A escalada do Salto Angel foi feita tendo como referência os croquis das expedições anteriores (espanhola, de 1990, inglesa, de 2005, e francesa, de 2006), seguiu-se o sistema ou linha lógica que se desenvolve do lado esquerdo da cachoeira, com algumas variantes em relação às ascensões anteriores, a maior delas, que chamamos “variante brasileira” deu-se após nosso acampamento 3 da parede (chamado de acampamento 5 pelas outras expedições), quando fizemos uma travessia horizontal à direita (35m) e depois continuamos por um lindíssimo diedro, que apelidamos de “Diedro Brasileiro”, com um belo esticão de 55m, que evitou dois esticões considerados pelo francês Arnaud Petit (campeão mundial de escalada) em “7b+ hyper expo” e “7b très expo” (8c e 8b na escala brasileira). A escalada foi realizada em livre em lances de até 8a e lances em artificial em até A4, segundo o grau de dificuldade adotado no Brasil.

Na parede, tivemos a simpática companhia do Yupi (Alfredo Rangel), escalador venezuelano com muita experiência em escalada nos tepuyes, que nos deu importantes dicas de como progredir na delicada rocha do Salto Angel. Outra agradável companhia que tivemos na equipe foi a do gaúcho Orlei Junior, que ficou nos fotografando e filmando da base.

O grande problema que enfrentamos diariamente na escalada foi a rocha decomposta e abrasiva, era extremamente difícil contar com proteções confiáveis, tudo estava meio solto. Eram frequentes lances expostos, com possibilidade real de queda e proteção duvidosa ou impossível. Qualquer descuido com o atrito das cordas nos cantos afiados da rocha era potencialmente perigoso, o uso de protetores para corda foi fundamental. Nos trechos mais difíceis nossa progressão diária não passava de dois esticões de 25 ou 30 metros cada. No penúltimo dia, progredimos apenas 30 metros em um A4 aterrorizante, que contava no croqui de Arnaud Petit como um 7b+ obrigatório (8c na graduação brasileira).

Todo o esforço era recompensado pelo cenário do local, o fantástico véu do Salto Angel ao nosso lado, de dia ornado com múltiplos arco-íris, de noite flutuando na escuridão iluminado pelas estrelas e mais tarde pela lua cheia. A densa floresta lá embaixo e o visual de outros tepuyes davam ainda mais encantamento a todo aquele ambiente.

Pena que na conclusão da escalada começou a chover, o Salto Angel deve ter triplicado o seu volume de água. Às vezes mal conseguíamos ver o colega escalando logo acima, em razão da forte neblina e da cortina de água das pequenas cachoeiras que iam surgindo ao lado da queda principal. No cume descansamos um dia e também não tivemos uma boa vista, o mesmo acontecendo durante o rapel, que foi feito por uma via equipada bem mais à esquerda da cachoeira, fora da abóboda.

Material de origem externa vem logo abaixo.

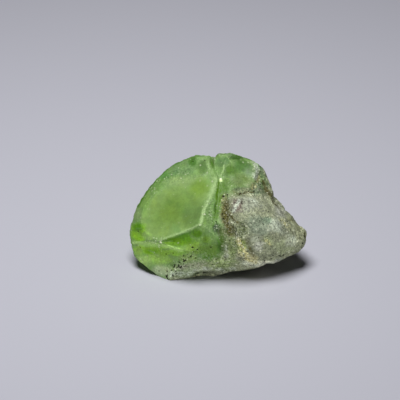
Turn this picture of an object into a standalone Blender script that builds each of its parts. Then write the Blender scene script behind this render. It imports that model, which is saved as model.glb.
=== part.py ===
"""Raw peridot: one broken lump of peridot crystal, partly covered by a weathered rind.

The lump is one solid. Its corners are joined into the broken surfaces of the real stone: one great
shell-shaped scar, the rim round it, the smaller scars under it, a channel and a groove that run down from
a notch in the crown, and the lumpy rind that makes the stone's blunt nose. Subdivision rounds each surface
and keeps the arrises between them, as hard as their two surfaces make them.
"""

import math

import bmesh
import bpy
from mathutils import Vector

MM = 0.001

# The stone's best side leans back, so its corners are measured square on to a viewer who looks down on it.
LOOK_DOWN = math.radians(30)
VIEW_CENTRE_HEIGHT = 6.0

SUBDIVISIONS = 2
# A hollow surface is a shallow dish: a ring of corners part of the way in, and its middle.
RING_WAY_IN = 0.42
RING_DEPTH_SHARE = 1 - (1 - RING_WAY_IN) ** 2
SOFT_ARRIS = 0.5

PERIDOT_GREEN = (0.28, 0.42, 0.12, 1.0)
PERIDOT_ROUGHNESS = 0.38
PERIDOT_IOR = 1.67

# Corners on the side that shows, in millimetres: across to the right, up, and out towards the viewer.
SEEN_CORNERS = {
    # The outline, clockwise from the left tip
    "left_tip": (-11.0, -1.4, -1.2),
    "left_brow": (-10.1, 1.5, -1.5),
    "left_shoulder": (-8.15, 4.65, -1.7),
    "crown_left": (-5.4, 6.9, -1.8),
    "crown": (-2.7, 8.0, -1.6),
    "notch_left": (-1.0, 7.9, -1.2),
    "notch": (-0.3, 7.3, -1.0),
    "notch_right": (0.6, 8.1, -1.2),
    "peak": (2.2, 8.3, -1.4),
    "crown_right": (4.8, 7.3, -1.4),
    "right_shoulder": (6.35, 5.85, -1.4),
    "neck": (7.15, 3.5, -1.3),
    "saddle": (7.85, 1.6, -1.2),
    "nose_back": (9.6, 0.45, -1.2),
    "nose_top": (11.1, -1.25, -0.8),
    "nose": (11.4, -2.9, -0.2),
    "nose_under": (10.5, -4.3, 0.3),
    "belly_right": (7.8, -5.4, 0.9),
    "belly": (4.6, -6.2, 1.2),
    "belly_left": (1.2, -6.95, 1.2),
    "arch": (-1.9, -6.9, 1.0),
    "left_under": (-8.8, -6.2, 0.5),
    "left_foot": (-10.3, -5.2, -0.3),
    "left_wall": (-10.9, -3.1, -1.1),
    # The edge of the great scar
    "scar_top_left": (-6.5, 4.1, 0.5),
    "scar_top": (-2.7, 5.3, 1.3),
    "scar_top_right": (-0.8, 5.5, 1.6),
    "scar_right": (-0.25, 3.9, 2.6),
    "scar_waist": (-1.45, 1.5, 4.0),
    "scar_corner": (-2.0, -0.6, 5.2),
    "scar_low": (-4.9, -2.25, 4.4),
    "scar_foot": (-7.6, -2.85, 2.9),
    "scar_left": (-9.5, -1.3, 1.0),
    "scar_upper_left": (-9.5, 0.9, 0.1),
    "scar_brow": (-8.5, 2.6, 0.0),
    # The channel under the notch and the groove below it
    "rib": (-0.95, 6.2, 0.7),
    "channel": (-0.35, 6.3, 0.1),
    "channel_foot": (0.35, 4.9, 1.6),
    "groove": (0.2, 2.7, 2.9),
    "groove_low": (-0.2, 0.2, 4.0),
    "groove_end": (-0.4, -1.3, 4.8),
    # The right lobe of the crown
    "chip_left": (1.1, 7.35, -0.1),
    "chip_top": (1.7, 7.75, -0.4),
    "chip_right": (2.0, 6.9, 0.1),
    "chip_foot": (0.85, 6.2, 0.9),
    "lobe_right": (5.0, 6.7, -0.4),
    "lobe_foot": (4.3, 4.9, 1.3),
    # The ledge over the rind, and the rind's own lumps
    "ledge_left": (0.9, 2.5, 3.1),
    "ledge": (2.6, 3.1, 2.9),
    "ledge_right": (5.0, 3.3, 1.9),
    "rind_edge": (0.6, 0.6, 4.0),
    "rind_edge_low": (0.5, -1.2, 4.6),
    "lump_top_left": (2.0, 2.4, 4.5),
    "lump_top": (4.3, 2.2, 4.6),
    "lump_top_right": (6.6, 1.5, 3.2),
    "nose_ridge": (8.8, -0.5, 1.9),
    "nose_tip": (10.6, -2.1, 1.2),
    "lump_left": (1.8, 0.3, 5.2),
    "lump_left_low": (2.5, -2.5, 5.1),
    "lump_middle": (4.9, -0.8, 5.8),
    "lump_right": (7.9, -2.0, 4.1),
    "lump_foot": (4.3, -4.8, 3.7),
    "nose_foot": (7.7, -4.4, 2.7),
    "nose_cheek": (9.9, -3.6, 1.8),
    # The front wall below the great scar
    "knuckle": (0.0, -2.5, 4.9),
    "wall_right": (1.4, -4.2, 4.0),
    "wall_foot": (1.2, -5.6, 2.9),
    "wall_foot_left": (-1.6, -5.5, 3.0),
    "wall_middle": (-1.4, -2.7, 4.9),
    "pit_line_top": (-2.9, -4.2, 4.2),
    "pit_line": (-3.9, -5.2, 3.3),
    "wedge_tip": (-4.7, -3.9, 4.1),
}

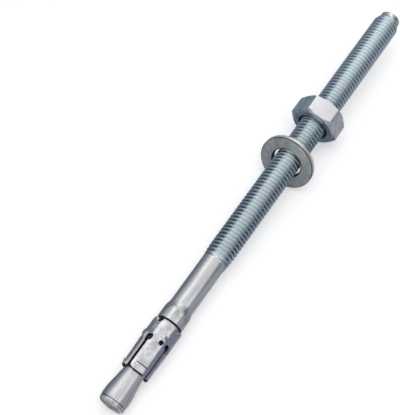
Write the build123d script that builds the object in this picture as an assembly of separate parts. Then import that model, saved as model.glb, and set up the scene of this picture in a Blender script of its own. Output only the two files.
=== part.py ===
from build123d import *
import math
import os

# A zinc-plated M10 wedge anchor (through bolt), lying along X. Lengths are in millimetres.
# The wedge end's flat face is at X = 0, the threaded end points to +X, and +Z is up.
# Angles round the stud are in degrees, counted from +Z towards -Y.

# Stud: one cold-formed bar with a rolled thread
overall_length = 185.0
thread_diameter = 10.0
thread_pitch = 1.5
nose_taper = 2.5
nose_band = 1.7
nose_diameter = 7.9
nose_edge = 0.3
runout_length = 5.0
shank_length = 19.6
shoulder_length = 1.8
collar_length = 5.0
collar_diameter = 10.0
collar_edge = 0.25
neck_diameter = 7.8
cone_half_angle = 7.0
rim_diameter = 9.9
rim_length = 2.3
end_bevel_length = 2.6
end_bevel_depth = 0.2
end_round = 1.1

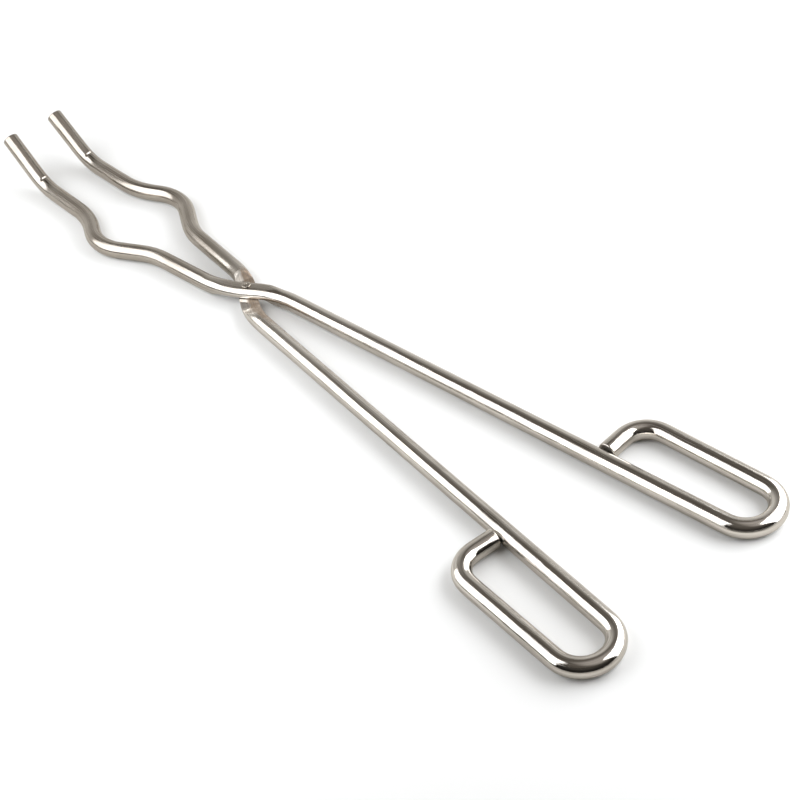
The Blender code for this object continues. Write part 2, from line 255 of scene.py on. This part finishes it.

Mas o mau tempo não tirou a nossa alegria de ter terminado a escalada com sucesso, mesmo debaixo de uma garoa gelada o cume nos encantava com as formações rochosas esculpidas pelo vento entre a neblina, e um sem fim de pequenas flores coloridas, em especial as heliânforas, espécies endêmicas daquelas ilhas do tempo que estão isoladas no alto dos tepuyes.

Um dos momentos especiais foi quando nos reunimos debaixo de uma grande rocha, para evitar a chuva, e cada um pode falar um pouco do que significou toda a experiência que havíamos acabado de viver, era nítido o estado de felicidade e alívio em cada um de nós por tudo ter dado tão certo.

Naquele momento fizemos uma homenagem especial: dedicamos a nossa escalada em memória do nosso querido companheiro de montanha Bernardo Collares, que apenas um mês antes havia perdido a vida durante a escalada do Fitz Roy, na Patagônia argentina.

A Expedição Brasil Salto Angel foi patrocinada pelo próprio Waldemar Niclevicz, graças ao dinheiro que arrecada realizando palestras para empresas, e teve o apoio das cordas Edelweiss.